The reports were presented in the Journal of the American Medical Association and its sister publication, the Archives of Internal Medicine. They come two weeks before an important Food and Drug Administration meeting on Avandia's safety. In releasing the papers together, a JAMA spokeswoman said the editors "hope the peer-reviewed scientific studies will have some impact on the FDA's discussions about the safety of this medication."
The studies also coincided with the American Diabetes Association's annual meeting in Orlando.
Avandia manufacturer GlaxoSmithKline PLC said in a statement that the drug, which lowers blood glucose, is safe and effective. Glaxo said it looks forward to a "rigorous scientific discussion" about the new studies at the FDA meeting.
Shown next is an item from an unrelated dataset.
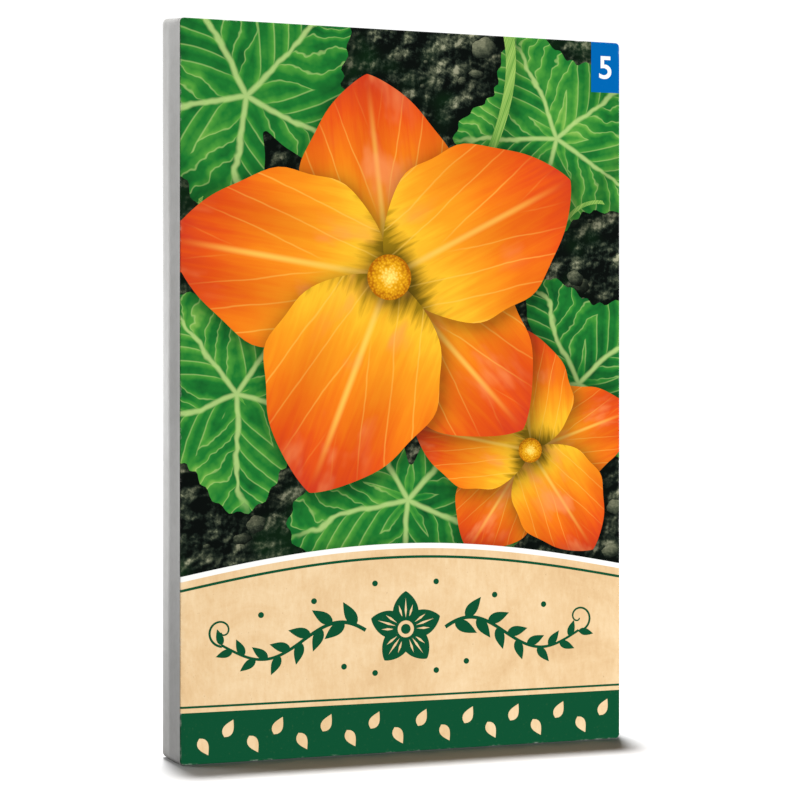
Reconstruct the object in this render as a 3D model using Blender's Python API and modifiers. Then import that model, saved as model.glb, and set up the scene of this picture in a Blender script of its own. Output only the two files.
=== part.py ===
# A paper seed packet, standing upright: one sheet folded and glued into a slim hollow
# pouch, with loose squash seeds inside it. Metres, +Z up, the front faces -Y and the
# origin is the middle of the flat base.

import math

import bmesh
import bpy
from mathutils import Matrix, Vector

# The envelope
FRONT_WIDTH = 0.0950
FRONT_HEIGHT = 0.1484
DEPTH = 0.0102  # over the flaps glued on the back
PAPER = 0.0004
FLAP_PROUD = 0.0003  # how far the flaps stand out of the back panel
SEAM_PROUD = 0.00018
FOLD = 0.0007  # radius of the folds round the front panel
CREASE_PROUD = 0.0012  # how far the side crease stands out past the front panel
BACK_PROUD = 0.0016  # the same for the back panel
TOP_RISE = 0.0010  # how far the back panel rises above the front panel
FRONT_CORNER = 0.0009  # corner radii of the panels, seen from the front
BACK_CORNER = 0.0022
CORNER_STEPS = 5

# The flaps and the seam on the back panel
FLAP_SUNK = 0.0002
TOP_FLAP_HEIGHT = 0.0200
BOTTOM_FLAP_HEIGHT = 0.0120
FLAP_SLANT = 0.0060  # how much narrower a flap is at its free edge, at each end
FLAP_MARGIN = 0.0012  # between a flap's wide end and the packet's side
SEAM_WIDTH = 0.0110
SEAM_OFFSET = 0.0180  # from the middle of the back to the middle of the seam
CORNER_GAP_LENGTH = 0.0024  # small openings left at the folded top corners
CORNER_GAP_WIDTH = 0.0008

# The seeds
SEED_LENGTH = 0.0180
SEED_WIDTH = 0.0105
SEED_THICKNESS = 0.0032
SEED_SEGMENTS = 20
SEED_POINT = 0.55  # how sharply the seed narrows to its tip
SEEDS_IN_LAYER = 4
SEED_PITCH = 0.0212
SEED_SHIFT = 0.0034  # half the sideways offset between the two layers
SEED_TILT = math.radians(17)
CLEARANCE = 0.0003

FRONT_Y = -DEPTH / 2
BACK_Y = DEPTH / 2 - FLAP_PROUD
HALF_FRONT = FRONT_WIDTH / 2
FRONT_BOTTOM = FOLD
FRONT_TOP = FRONT_BOTTOM + FRONT_HEIGHT
BACK_TOP = FRONT_TOP + TOP_RISE

PARTS = "seed_packet"
CUTTERS = "seed_packet_cutters"


def clear_scene():
    for obj in list(bpy.data.objects):
        bpy.data.objects.remove(obj, do_unlink=True)


def make_collection(name):
    collection = bpy.data.collections.new(name)
    bpy.context.scene.collection.children.link(collection)
    return collection


def make_material(name, color, roughness):
    material = bpy.data.materials.new(name)
    material.use_nodes = True
    shader = material.node_tree.nodes["Principled BSDF"]
    shader.inputs["Base Color"].default_value = (*color, 1.0)
    shader.inputs["Roughness"].default_value = roughness
    shader.inputs["Metallic"].default_value = 0.0
    material.diffuse_color = (*color, 1.0)
    return material


def add_object(name, bm, collection, material=None):
    mesh = bpy.data.meshes.new(name)
    bm.to_mesh(mesh)
    bm.free()
    obj = bpy.data.objects.new(name, mesh)
    collection.objects.link(obj)
    if material:
        mesh.materials.append(material)
    return obj


def panel_outline(half_width, bottom, top, radius, y):
    """A rectangle with round corners in the plane of y, anticlockwise from the front."""
    centres = [
        (half_width - radius, bottom + radius, -90),
        (half_width - radius, top - radius, 0),
        (-half_width + radius, top - radius, 90),
        (-half_width + radius, bottom + radius, 180),
    ]
    points = []
    for x, z, start in centres:
        for step in range(CORNER_STEPS):
            angle = math.radians(start + 90 * step / (CORNER_STEPS - 1))
            points.append((x + radius * math.cos(angle), y, z + radius * math.sin(angle)))
    return points


def loft(outlines):
    """A closed solid through outlines of equal length, the first and last filled."""
    bm = bmesh.new()
    rings = [[bm.verts.new(point) for point in outline] for outline in outlines]
    for near, far in zip(rings, rings[1:]):
        for i in range(len(near)):
            j = (i + 1) % len(near)
            bm.faces.new((near[i], far[i], far[j], near[j]))
    bm.faces.new(rings[0])
    bm.faces.new(reversed(rings[-1]))
    bmesh.ops.recalc_face_normals(bm, faces=bm.faces)
    return bm


def envelope_outlines():
    """From the front panel over the folded sides to the back panel. Behind the front
    fold every outline touches z = 0, so that the base is flat."""
    half_fold = FOLD * (1 - math.sqrt(0.5))
    crease_y = (FRONT_Y + BACK_Y) / 2
    softness = 0.0006
    crease = HALF_FRONT + CREASE_PROUD
    back = HALF_FRONT + BACK_PROUD
    crease_top = FRONT_TOP + 0.7 * TOP_RISE
    return [
        panel_outline(HALF_FRONT - FOLD, FRONT_BOTTOM, FRONT_TOP - FOLD, FRONT_CORNER / 2, FRONT_Y),
        panel_outline(
            HALF_FRONT - half_fold, half_fold, FRONT_TOP - half_fold, FRONT_CORNER, FRONT_Y + half_fold
        ),
        panel_outline(HALF_FRONT, 0, FRONT_TOP, FRONT_CORNER, FRONT_Y + FOLD),
        panel_outline(crease - 0.00015, 0, crease_top, BACK_CORNER, crease_y - softness),
        panel_outline(crease, 0, crease_top, BACK_CORNER, crease_y),
        panel_outline(crease, 0, crease_top, BACK_CORNER, crease_y + softness),
        panel_outline(back, 0, BACK_TOP, BACK_CORNER, BACK_Y - FOLD),
        panel_outline(back - half_fold, half_fold, BACK_TOP - half_fold, BACK_CORNER, BACK_Y - half_fold),
        panel_outline(back - FOLD, FOLD, BACK_TOP - FOLD, BACK_CORNER, BACK_Y),
    ]


def add_modifier(obj, kind, **settings):
    modifier = obj.modifiers.new(kind.title(), kind)
    for key, value in settings.items():
        setattr(modifier, key, value)
    return modifier


def add_boolean(obj, operation, other):
    other.hide_render = True
    other.display_type = "WIRE"
    add_modifier(obj, "BOOLEAN", operation=operation, object=other, solver="EXACT")


def tapered_plate(name, half_low, half_high, z_low, z_high, proud, collection):
    """A thin plate on the back panel, as wide as 2 * half_low below and 2 * half_high above."""
    bm = bmesh.new()
    bmesh.ops.create_cube(bm, size=1)
    for vert in bm.verts:
        half = half_high if vert.co.z > 0 else half_low
        vert.co.x = math.copysign(half, vert.co.x)
        vert.co.y = BACK_Y + proud if vert.co.y > 0 else BACK_Y - FLAP_SUNK
        vert.co.z = z_high if vert.co.z > 0 else z_low
    return add_object(name, bm, collection)


def make_flaps(collection):
    wide = HALF_FRONT + BACK_PROUD - FOLD - FLAP_MARGIN
    narrow = wide - FLAP_SLANT
    top_edge = BACK_TOP - FOLD - FLAP_MARGIN / 2
    bottom_edge = FOLD + FLAP_MARGIN / 2
    top_flap = tapered_plate(
        "top_flap", narrow, wide, top_edge - TOP_FLAP_HEIGHT, top_edge, FLAP_PROUD, collection
    )
    bottom_flap = tapered_plate(
        "bottom_flap", wide, narrow, bottom_edge, bottom_edge + BOTTOM_FLAP_HEIGHT, FLAP_PROUD, collection
    )
    seam = tapered_plate(
        "seam",
        SEAM_WIDTH / 2,
        SEAM_WIDTH / 2,
        bottom_edge + FLAP_MARGIN,
        top_edge - FLAP_MARGIN,
        SEAM_PROUD,
        collection,
    )
    seam.data.transform(Matrix.Translation((SEAM_OFFSET, 0, 0)))
    return [seam, top_flap, bottom_flap]


def make_corner_gaps(collection):
    """Cutters for the small openings where the top folds meet the sides."""
    cutters = []
    for side in (-1, 1):
        bm = bmesh.new()
        bmesh.ops.create_cube(bm, size=1)
        size = (CORNER_GAP_LENGTH, CORNER_GAP_WIDTH, 12 * PAPER)
        place = (side * (HALF_FRONT - BACK_CORNER - CORNER_GAP_LENGTH), BACK_Y / 2, BACK_TOP)
        bmesh.ops.scale(bm, vec=size, verts=bm.verts)
        bmesh.ops.translate(bm, vec=place, verts=bm.verts)
        cutters.append(add_object(f"corner_gap_{side}", bm, collection))
    return cutters


def make_envelope(parts, cutters):
    material = make_material("printed_paper", (0.84, 0.83, 0.80), 0.62)
    envelope = add_object("envelope", loft(envelope_outlines()), parts, material)
    add_modifier(envelope, "SOLIDIFY", thickness=PAPER, offset=-1, use_even_offset=True)
    for flap in make_flaps(cutters):
        add_boolean(envelope, "UNION", flap)
    for cutter in make_corner_gaps(cutters):
        add_boolean(envelope, "DIFFERENCE", cutter)
    envelope.data.set_sharp_from_angle(angle=math.radians(25))
    return envelope


def seed_outline(scale, height):
    """The seed's outline shrunk about its middle, with its tip towards +X."""
    points = []
    for step in range(SEED_SEGMENTS):
        angle = 2 * math.pi * step / SEED_SEGMENTS
        across = math.sin(angle) * abs(math.sin(angle / 2)) ** SEED_POINT
        points.append(
            (
                scale * SEED_LENGTH / 2 * math.cos(angle),
                scale * SEED_WIDTH / 2 * across,
                height * SEED_THICKNESS / 2,
            )
        )
    return points


def seed_solid():
    """A flat seed with a raised rim: each pair is a share of its outline and of its height."""
    profile = [(0.28, 1.0), (0.62, 0.93), (0.84, 0.55), (0.93, 0.62), (1.0, 0.34)]
    below = [seed_outline(scale, -height) for scale, height in profile]
    above = [seed_outline(scale, height) for scale, height in reversed(profile)]
    bm = loft(below + above)
    bmesh.ops.triangulate(bm, faces=[face for face in bm.faces if len(face.verts) > 4])
    return bm


def seed_place(layer, index):
    """A seed on edge on the packet's floor, leaning a little, front layer 0 or back layer 1."""
    tilt = SEED_TILT * math.sin(2.4 * index + 1.7 * layer + 0.6)
    half_rise = math.hypot(SEED_LENGTH / 2 * math.sin(tilt), SEED_WIDTH / 2 * math.cos(tilt))
    middle = (SEEDS_IN_LAYER - 1) / 2
    x = SEED_PITCH * (index - middle) + SEED_SHIFT * (1 if layer else -1)
    hollow_middle = (FRONT_Y + BACK_Y) / 2
    step = SEED_THICKNESS / 2 + CLEARANCE
    y = hollow_middle + (step if layer else -step)
    z = PAPER + CLEARANCE + half_rise
    flip = math.pi if (index + layer) % 2 else 0.0
    turn = Matrix.Rotation(tilt + flip, 4, "Y") @ Matrix.Rotation(math.pi / 2, 4, "X")
    return Matrix.Translation(Vector((x, y, z))) @ turn


def make_seeds(parts):
    material = make_material("seed_coat", (0.78, 0.63, 0.42), 0.55)
    first = add_object("seed_1", seed_solid(), parts, material)
    first.data.shade_smooth()
    seeds = [first]
    for number in range(2, 2 * SEEDS_IN_LAYER + 1):
        seed = bpy.data.objects.new(f"seed_{number}", first.data)
        parts.objects.link(seed)
        seeds.append(seed)
    for number, seed in enumerate(seeds):
        seed.matrix_world = seed_place(*divmod(number, SEEDS_IN_LAYER))
    return seeds


clear_scene()
parts_collection = make_collection(PARTS)
cutter_collection = make_collection(CUTTERS)
make_envelope(parts_collection, cutter_collection)
make_seeds(parts_collection)
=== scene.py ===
import math
import random

import bmesh
import bpy
import numpy as np
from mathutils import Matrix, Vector, geometry


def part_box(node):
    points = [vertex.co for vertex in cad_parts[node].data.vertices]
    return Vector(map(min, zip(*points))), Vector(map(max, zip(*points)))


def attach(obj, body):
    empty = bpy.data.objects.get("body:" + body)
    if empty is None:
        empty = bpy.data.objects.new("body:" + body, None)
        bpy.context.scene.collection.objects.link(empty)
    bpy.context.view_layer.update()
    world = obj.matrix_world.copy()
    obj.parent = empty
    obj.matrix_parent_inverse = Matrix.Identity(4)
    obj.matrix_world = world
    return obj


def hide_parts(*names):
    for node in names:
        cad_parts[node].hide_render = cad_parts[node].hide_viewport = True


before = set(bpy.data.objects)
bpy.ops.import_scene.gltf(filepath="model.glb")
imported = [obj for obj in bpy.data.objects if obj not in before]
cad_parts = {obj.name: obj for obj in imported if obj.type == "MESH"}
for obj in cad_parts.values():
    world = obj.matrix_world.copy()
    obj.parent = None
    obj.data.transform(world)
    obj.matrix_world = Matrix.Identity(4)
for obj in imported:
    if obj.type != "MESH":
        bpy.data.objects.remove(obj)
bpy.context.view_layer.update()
millimetre = 0.001


# Camera and studio

shot = {
    "place": (-0.1081, -0.3570, 0.0767),
    "yaw": -16.82,  # degrees, turned to its right
    "lens": 80.12,
    "horizonPixel": 380.6,  # the packet's eye level in the 800 pixel frame
    "framePixels": 800,
}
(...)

One study in the Archives of Internal Medicine is an update of a 2007 analysis of the clinical trials done on Avandia by Steven Nissen, a cardiologist at the Cleveland Clinic. The original analysis was based on 42 studies involving Avandia and showed a 43% increase in the risk of heart attacks. The new analysis looks at 56 clinical studies, including a Glaxo-funded study known as Record, and shows an increased heart attack risk of 28%. If the Record study is removed from the analysis, the risk of heart attacks rises to 39%.
The second study, published in JAMA, was led by FDA drug-safety scientist David Graham, and looked at the outcomes of nearly 230,000 Medicare patients who were treated with Avandia or Actos, a similar drug made by Takeda Pharmaceutical Co. The study looked at a combined endpoint of heart attack, stroke, heart failure or death and found that patients taking Avandia had an 18% increased risk compared to those taking Actos.
Dr. Graham has argued that it should be withdrawn from the market.
"I think these studies ought to weigh heavily on the advisory panel," Dr. Nissen said in an interview.
An analysis of data from a third study, called Bari 2D and funded by the government, didn't show cardiovascular risks. The results, which haven't been peer-viewed and published yet, were released early at the diabetes conference in response to the JAMA studies.